Mijn grootste bezwaar tegen deze teksten, los van de ambachtelijke zwakheden en de overvloedige pathetische romantiek, is dat de dichter vooral wil beschrijven hoe het zit. Een dichter is geen aforist en als hij dat wel probeert te zijn, is hij simpelweg te lang van stof.
Tegelijkertijd toont zich daarin de tragiek van iemand die vooral de ontoereikendheid van zijn taal keer op keer lijkt te ervaren en daarvan niet zijn eigen kunnen, maar de taal als schuldige wil aanwijzen. In poëzie gaat het niet om waar of onwaar of om zeggen waar het op staat. Alleen een gedicht dat voldoende suggestief is, maar nergens specifiek, houdt de aandacht van de lezer vast en doet hem terugkeren, vastbesloten om het raadsel op te lossen maar tegelijkertijd in de prettige zekerheid dat de code zich niet laat kraken.
Ik laat de laatste woorden aan de dichter en de lezer. Oordeelt u vooral zelf.
Nooit meer zingen
De langgevreesde dag is eindelijk gekomen.
Haar kist glijdt langzaam aan de rouwenden voorbij.
De Aarde wacht reeds met een bedje in de klei.
Het is veel erger dan in al die kwade dromen.
Men huilt. Maar voor de tranen droog zijn, breekt de stoet.
Hoe wreed herneemt de alledaagsheid weer haar loop.
Herinneringen staan al in de uitverkoop,
maar niemand weet precies waar hij ze zetten moet.
Van vroeger wordt alleen ellende teruggegeven.
En wat men mist, dat zijn vooral de mooie dingen
die nooit gebeurd zijn en toch eeuwig blijven leven.
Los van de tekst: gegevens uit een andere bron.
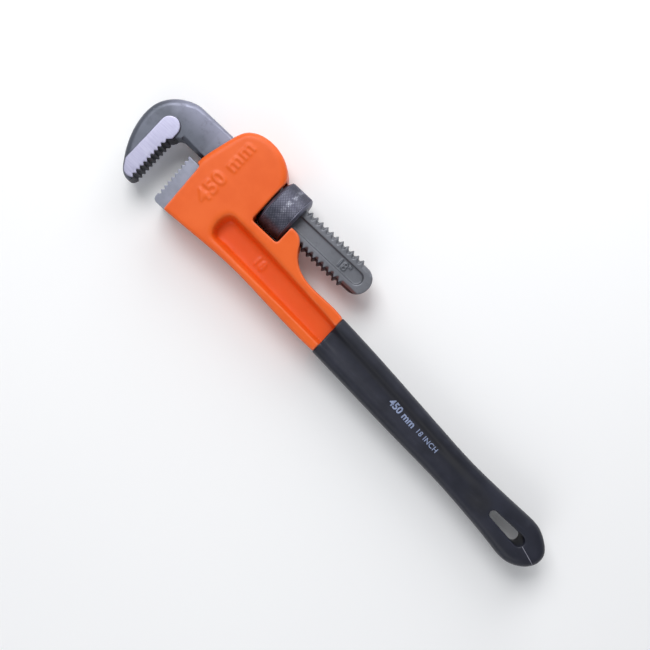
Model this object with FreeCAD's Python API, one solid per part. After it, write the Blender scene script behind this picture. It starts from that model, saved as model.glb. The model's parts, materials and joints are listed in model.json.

Al kan de fantasie het afscheid niet bedwingen,
wanneer op tijd de zon gaat schijnen, daagt het even:
de vogels fluiten wel, maar zullen nooit meer zingen.
(p. 119)
Hoe
Hoe ze vanuit de zee het strand opliep.
Hoe ze op het strand naar een bal liep.
Hoe ze de bal oppakte.
Hoe ze met de bal naar de duinen liep.
Hoe ze in de duinen naar mij liep.
Hoe ze mij oppakte.
Hoe ze met mij naar het strand liep.
Hoe ze van het strand de zee inliep.
(p. 61)
Weduwnaar
Ik zal geen tijd hebben
haar leven te overdenken.
Ik zal geen ruimte vinden
voor de leegte die zij achterlaat.
Ik zal geen gezelschap krijgen
om haar herinnering mee te delen.
Ik zal te weinig vrees hebben
voor de angst haar te missen.
Ik zal genoeg dood bezitten
om er zonder haar niet meer te zijn.
(p. 29)
***
Theo Mestrum (1956) groeide op in Amstelveen. Hij schrijft aforismen (Kleren voor de keizer (1997) en Alleen maar kijken (2017)) en gedichten.